◆ **Directive**
Only the lines starting at the one with "Keep writing the" and ending at the one with "return box(name, x, y, (S.beam_bottom" should be copied, exactly and with both ends kept.

◆ **Available records**

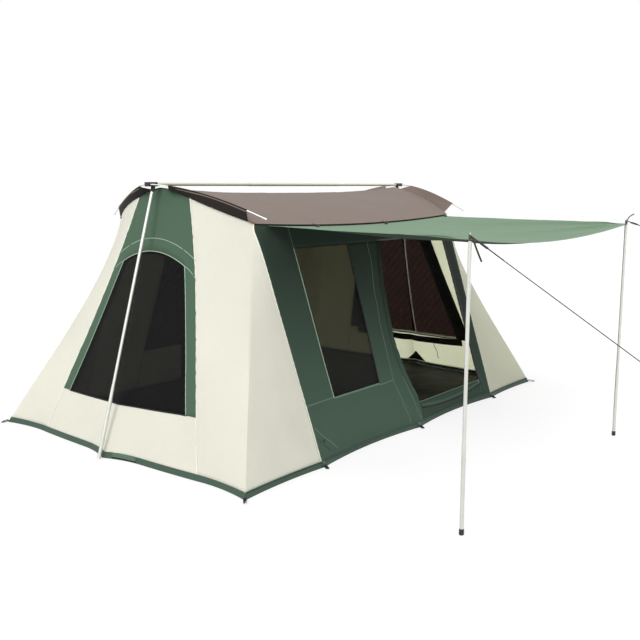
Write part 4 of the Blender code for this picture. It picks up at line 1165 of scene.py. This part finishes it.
panel(
    "back_screen", 1, (back_left, back_right), BACK_WINDOW_HEIGHTS, SHADED_MESH, "black_mesh",
    MESH_THICKNESS, MESH_SLACK,
)


def back_frame_place(u, v):
    if abs(u) > 1:
        side = 1 if u > 0 else -1
        share = 2 - abs(u)
        inner_x = side * BACK_WINDOW_HALF_WIDTH
        inner_z = lerp(WALL_FOOT, back_head, share)
        outer_z = lerp(WALL_FOOT, side_top(SIDE_SEAM_TOP_X), share)
        outer_x = side * seam_line(outer_z, side)
    else:
        inner_x = u * BACK_WINDOW_HALF_WIDTH
        outer_x = u * SIDE_SEAM_TOP_X
        inner_z = back_head
        outer_z = side_top(outer_x)
    return side_cloth(1, lerp(inner_x, outer_x, v), lerp(inner_z, outer_z, v))


back_legs = spread(-2, -1, 60)
back_us = back_legs + spread(-1.0, 1.0, 90)[1:-1] + [-u for u in reversed(back_legs)]
cloth_piece(
    "back_frame_cloth", back_frame_place, back_us, even(20), LIT_CREAM, "cream_canvas", (0, 1, 0), (0, 2),
    ("back_frame",),
)

# Hems with their stake tabs

HEM_FOOT = 0.0012
HEM_TOP = HEM_HEIGHT - 0.001
HEM_LIFT = 0.0012
HEM_WAVE = 0.0012
HEM_ROLL = 0.0014
HEM_SIDE_OVERLAP = 0.0008
HEM_END_INSET = 0.002
HEM_FACE_LIFT = 0.0028
HEM_SEAM_DROP = 0.007
TAB_LENGTH = 0.062
TAB_WIDTH = 0.023
TAB_RISE = 0.014
STAKE_RING_RISE = 0.0085
UP = Vector((0, 0, 1))


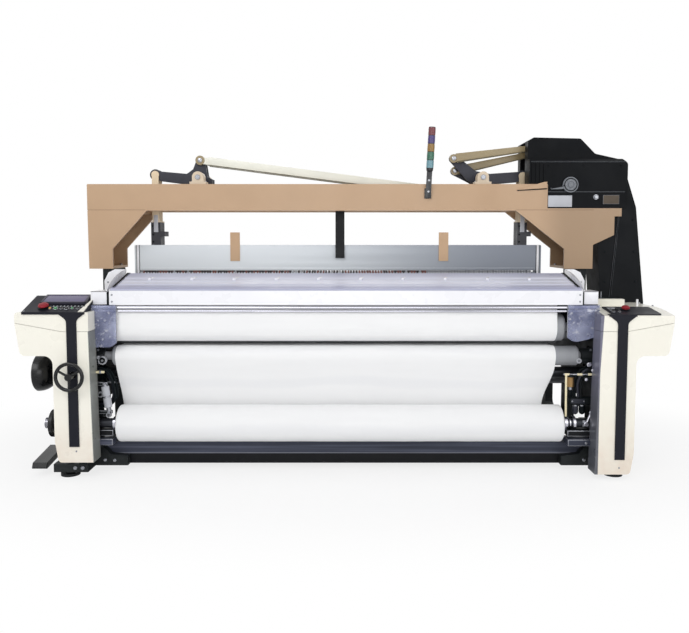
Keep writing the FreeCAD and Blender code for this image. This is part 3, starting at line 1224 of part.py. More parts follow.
def link_slot(name, side, y):
    """Gap in a bracket's top wall that the lifting links pass through."""
    centre = [hub_x + arm_x for hand, hub_x, arm_x, arm_z in crank_arms() if hand == side][0]
    x = (centre - 2 * S.link_room, centre + S.link_room)
    if side == LEFT:
        x = (centre - S.link_room, centre + 2 * S.link_room)
    return box(name, x, y, (S.beam_bottom - 2 * S.bracket_plate, S.beam_bottom + S.cut_margin))


def centre_guide():
    """Upright bar in front of the heald frames, clamped to the back of the front beam."""
    half = S.centre_guide_width / 2
    x = (S.centre_guide_x - half, S.centre_guide_x + half)
    back = S.heald_front_y - S.heald_thick / 2 - S.centre_guide_gap
    bar = box("centre_bar", x, (back - S.centre_guide_thick, back),
              (S.centre_guide_bottom, S.centre_guide_top))
    clamp = box("centre_clamp", (x[0] - 10, x[1] + 10), (S.front_beam_back, back),
                (S.beam_bottom + 8, S.centre_guide_top))
    node("centre_guide", fuse("centre_guide", [bar, clamp]))


# ---------------------------------------------------------------- shedding motion
def heald_frame(number):
    """One heald frame with carrier rods, lifting links and, on the first, its two tabs."""
    name = f"heald_frame_{number + 1}"
    middle = S.heald_front_y + number * S.heald_pitch
    y = (middle - S.heald_thick / 2, middle + S.heald_thick / 2)
    left, right, strut = S.heald_left, S.heald_right, S.heald_strut
    outer = rectangle_between(left, right, S.heald_bottom, S.heald_top)
    window = rectangle_between(left + strut, right - strut, S.heald_rail_low, S.heald_rail_high)
    pieces = [prism(name + "_rails", "XZ", outer, y, holes=[window],
                    rounds=[([0, 1, 2, 3], S.heald_round)])]
    carrier_y = (middle - S.carrier_thick / 2, middle + S.carrier_thick / 2)
    inside = (left + strut - 1, right - strut + 1)
    for place_name, low in (("low", S.heald_rail_low + S.carrier_offset),
                            ("high", S.heald_rail_high - S.carrier_offset - S.carrier_height)):
        z = (low, low + S.carrier_height)
        pieces.append(box(f"{name}_carrier_{place_name}", inside, carrier_y, z))
    if number == 0:
        for tab, x in enumerate((S.tab_left_x, S.tab_right_x)):
            tab_x = (x - S.tab_width / 2, x + S.tab_width / 2)
            pieces.append(box(f"{name}_tab{tab}", tab_x, (y[0] - S.tab_thick, y[0] + 1),
                              (S.tab_bottom, S.tab_top)))
    leads = number % 2 == 0
    holes = []
    for side, hub_x, arm_x, arm_z in crank_arms():
        x, z = hub_x + arm_x, S.hub_z + arm_z
        pieces += lifting_link(f"{name}_link{side + 1}", side, x, z, middle)
        pin_back = middle + S.heald_pitch + S.link_thick / 2
        ends = (middle - S.link_thick / 2, pin_back)
        if leads:
            pieces.append(rod(f"{name}_pin{side + 1}", "Y", (x, z), ends, S.link_pin_radius))
        else:
            holes.append(rod(f"{name}_eye{side + 1}", "Y", (x, z),
                             (middle - S.link_thick, middle + S.link_thick),
                             S.link_pin_radius + S.bearing_gap))
    solid_frame = fuse(name if leads else name + "_solid", pieces)
    node(name, solid_frame if leads else cut(name, solid_frame, holes))


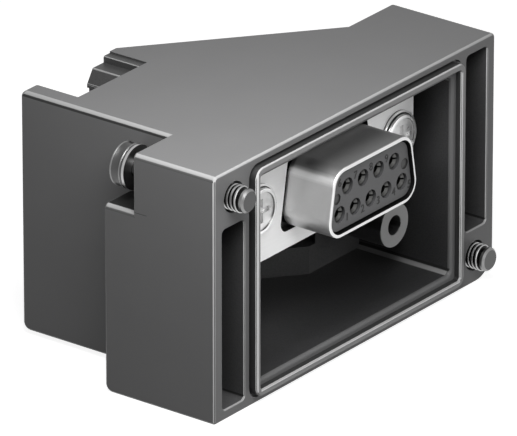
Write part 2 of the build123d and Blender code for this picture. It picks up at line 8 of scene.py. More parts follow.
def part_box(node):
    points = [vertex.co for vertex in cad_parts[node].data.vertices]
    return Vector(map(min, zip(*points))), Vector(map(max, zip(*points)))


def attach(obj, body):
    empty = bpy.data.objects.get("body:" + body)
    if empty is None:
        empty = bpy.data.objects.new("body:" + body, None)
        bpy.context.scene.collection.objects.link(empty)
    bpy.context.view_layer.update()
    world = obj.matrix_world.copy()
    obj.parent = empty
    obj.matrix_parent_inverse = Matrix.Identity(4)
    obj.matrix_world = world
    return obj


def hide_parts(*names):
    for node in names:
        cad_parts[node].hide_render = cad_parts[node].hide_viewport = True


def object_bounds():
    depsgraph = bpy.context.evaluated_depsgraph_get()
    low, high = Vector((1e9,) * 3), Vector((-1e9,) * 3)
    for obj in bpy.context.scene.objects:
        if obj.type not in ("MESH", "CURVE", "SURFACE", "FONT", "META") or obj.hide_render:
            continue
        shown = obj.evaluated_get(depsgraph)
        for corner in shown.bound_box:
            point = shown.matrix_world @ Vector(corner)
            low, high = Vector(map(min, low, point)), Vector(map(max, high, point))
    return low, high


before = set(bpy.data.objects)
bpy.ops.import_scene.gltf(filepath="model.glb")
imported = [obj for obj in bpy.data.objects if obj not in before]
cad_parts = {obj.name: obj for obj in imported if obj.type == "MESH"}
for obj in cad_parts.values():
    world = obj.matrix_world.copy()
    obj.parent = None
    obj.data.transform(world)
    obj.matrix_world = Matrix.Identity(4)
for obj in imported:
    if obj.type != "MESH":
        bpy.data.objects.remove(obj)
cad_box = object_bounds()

# Housing
# The real one is a single moulding in dark grey glass-filled nylon, with a fine satin grain from the mould.
# The hollow, pockets and steps keep a spark grain and are painted darker as painted shade, as is the notch
# shelf; the outer edges facing up and left carry painted highlights, with painted shadow under the roof's
# side edges, and the hollow's rounded corners and the boss end are painted lighter as painted light.

millimetre = 0.001
housing_grey = (0.125, 0.125, 0.126)
# Painted shade for the inner faces of the hollow, lighter deep in it.
inside_shade_grey = (0.034, 0.034, 0.035)
deep_shade_grey = (0.11, 0.11, 0.111)
# Painted shade for the pockets.
pocket_shade_grey = (0.065, 0.065, 0.066)
# Painted highlight for the hollow's rounded corners.
corner_highlight_grey = (0.24, 0.24, 0.24)
# Painted light for the boss's end face.
boss_highlight_grey = (0.4, 0.4, 0.4)
# Painted highlights for the outer edges.
upper_edge_highlight = (0.31, 0.31, 0.31)
upright_edge_highlight = (0.62, 0.62, 0.62)
# Painted shadow under the roof's side edges, behind the front block and on it.
rear_edge_shadow = (0.02, 0.02, 0.02)
shaded_edge = (0.08, 0.08, 0.08)
# Painted shade for the notch shelf.
shelf_shade_grey = (0.015, 0.015, 0.015)
# Painted shade for the stepped moulding, and painted highlight lines along its step edges.
step_shade_grey = (0.045, 0.045, 0.045)
step_edge_highlight = (0.25, 0.25, 0.25)
plastic_shine = 0.22
cloud_scale = 140
housing_grain = 0.16 * millimetre
housing_grain_depth = 0.012 * millimetre
shade_fade_depths = (3 * millimetre, 22 * millimetre)
step_highlight_reach = 0.12 * millimetre
slant_outward = (0.63515738, 0.77238274, 0.0)
hollow_box = ((-17.2, 0.44, -11.8), (17.2, 24.0, 11.65))
rim_box = ((-17.65, -0.1, -12.2), (17.65, 24.0, 12.05))
left_pocket = ((-23.7, 0.19, -13.1), (-19.7, 9.1, 7.8))
right_pocket = ((19.7, 0.19, -7.8), (23.7, 9.1, 13.1))
step_box = ((-8.6, 24.9, 11.0), (-4.49, 29.89, 14.2))
boss_end = ((9.9, 4.1, -8.0), (15.1, 4.3, -2.7))
boss_wall = ((9.9, 4.3, -8.0), (15.1, 12.5, -2.7))
shelf_box = ((-25.1, 9.0, 7.54), (-18.7, 14.8, 7.6))
front_block = ((-25.1, -0.1, -14.3), (-22.0, 14.8, 14.3))
step_corners = ((-5.6, 14.05), (-7.5, 13.3), (-8.5, 11.75))


def node_material(name):
    """New material with its nodes, its links and its shader."""
    material = bpy.data.materials.new(name)
    material.use_nodes = True
    nodes, links = material.node_tree.nodes, material.node_tree.links
    return material, nodes, links, nodes["Principled BSDF"]


def object_noise(nodes, links, place, scale, detail=3.0):
    """Noise that stays on the piece, with its scale in lumps for each metre."""
    noise = nodes.new("ShaderNodeTexNoise")
    noise.inputs["Scale"].default_value = scale
    noise.inputs["Detail"].default_value = detail
    links.new(place, noise.inputs["Vector"])
    return noise.outputs["Fac"]


def spread(nodes, links, value, low, high, start=0.3, end=0.7):
    """A value between start and end, brought between low and high."""
    ranged = nodes.new("ShaderNodeMapRange")
    ranged.inputs["From Min"].default_value = start
    ranged.inputs["From Max"].default_value = end
    ranged.inputs["To Min"].default_value = low
    ranged.inputs["To Max"].default_value = high
    links.new(value, ranged.inputs["Value"])
    return ranged.outputs["Result"]


def arithmetic(nodes, links, operation, first, second):
    """One sum on two values; each is a socket or a number."""
    step = nodes.new("ShaderNodeMath")
    step.operation = operation
    for slot, value in zip(step.inputs, (first, second)):
        if isinstance(value, (int, float)):
            slot.default_value = value
        else:
            links.new(value, slot)
    return step.outputs[0]


def blended(nodes, links, share, first, second):
    """The first colour, giving way to the second as the share rises; each is a socket or a colour."""
    mix = nodes.new("ShaderNodeMix")
    mix.data_type = "RGBA"
    links.new(share, mix.inputs["Factor"])
    for slot, colour in (("A", first), ("B", second)):
        if isinstance(colour, tuple):
            mix.inputs[slot].default_value = (*colour, 1)
        else:
            links.new(colour, mix.inputs[slot])
    return mix.outputs["Result"]


def shade_of(nodes, links, value, colour, change):
    """A colour that is a little darker and lighter where the noise is low and high."""
    darker, lighter = (tuple(c * (1 + sign * change) for c in colour) for sign in (-1, 1))
    return blended(nodes, links, value, darker, lighter)


def without(nodes, links, share, part):
    """A share with nothing left of it where the part is 1."""
    return arithmetic(nodes, links, "MULTIPLY", share, arithmetic(nodes, links, "SUBTRACT", 1.0, part))


def parts_of(nodes, links, vector):
    """The three parts of a vector, as sockets named X, Y and Z."""
    parts = nodes.new("ShaderNodeSeparateXYZ")
    links.new(vector, parts.inputs[0])
    return parts.outputs


def vector_sum(nodes, links, operation, first, second=None):
    """One sum on vectors; the second, where the sum takes one, is a socket or three numbers."""
    step = nodes.new("ShaderNodeVectorMath")
    step.operation = operation
    links.new(first, step.inputs[0])
    if isinstance(second, (tuple, Vector)):
        step.inputs[1].default_value = second
    elif second is not None:
        links.new(second, step.inputs[1])
    gives_number = operation in ("DISTANCE", "DOT_PRODUCT", "LENGTH")
    return step.outputs["Value" if gives_number else "Vector"]


def largest_part(nodes, links, vector):
    """The largest of a vector's three parts, without their signs."""
    parts = parts_of(nodes, links, vector_sum(nodes, links, "ABSOLUTE", vector))
    first = arithmetic(nodes, links, "MAXIMUM", parts["X"], parts["Y"])
    return arithmetic(nodes, links, "MAXIMUM", first, parts["Z"])


def within(nodes, links, place, box):
    """1 inside a box given in millimetres, 0 outside it."""
    low, high = (Vector(corner) * millimetre for corner in box)
    shift = vector_sum(nodes, links, "SUBTRACT", place, (low + high) / 2)
    share = vector_sum(nodes, links, "DIVIDE", shift, (high - low) / 2)
    return arithmetic(nodes, links, "LESS_THAN", largest_part(nodes, links, share), 1.0)


def from_axis(nodes, links, place, centre):
    """Distance from an axis along Y."""
    shift = vector_sum(nodes, links, "SUBTRACT", place, (centre[0], 0, centre[1]))
    across = vector_sum(nodes, links, "MULTIPLY", shift, (1, 0, 1))
    return vector_sum(nodes, links, "LENGTH", across)


def rounded_edge(nodes, links, normal):
    """1 on rounded edges that face up or left, toward the key light, where highlights are painted, and 0 on
    all flat faces.

    The flat faces are square to an axis, or slanted as the rear opening is. Edges that face back give 0 too.
    """
    slant_facing = vector_sum(nodes, links, "DOT_PRODUCT", normal, slant_outward)
    slant_facing = arithmetic(nodes, links, "ABSOLUTE", slant_facing, 0)
    facing = arithmetic(nodes, links, "MAXIMUM", largest_part(nodes, links, normal), slant_facing)
    rounded = spread(nodes, links, facing, 1.0, 0.0, 0.95, 0.99)
    faces = parts_of(nodes, links, normal)
    toward_light = arithmetic(nodes, links, "SUBTRACT", faces["Z"], faces["X"])
    toward_light = spread(nodes, links, toward_light, 0.0, 1.0, 0.1, 0.6)
    forward = spread(nodes, links, faces["Y"], 1.0, 0.0, 0.1, 0.3)
    toward_light = arithmetic(nodes, links, "MULTIPLY", toward_light, forward)
    return arithmetic(nodes, links, "MULTIPLY", toward_light, rounded)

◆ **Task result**
Keep writing the FreeCAD and Blender code for this image. This is part 3, starting at line 1224 of part.py. More parts follow.
def link_slot(name, side, y):
    """Gap in a bracket's top wall that the lifting links pass through."""
    centre = [hub_x + arm_x for hand, hub_x, arm_x, arm_z in crank_arms() if hand == side][0]
    x = (centre - 2 * S.link_room, centre + S.link_room)
    if side == LEFT:
        x = (centre - S.link_room, centre + 2 * S.link_room)
    return box(name, x, y, (S.beam_bottom - 2 * S.bracket_plate, S.beam_bottom + S.cut_margin))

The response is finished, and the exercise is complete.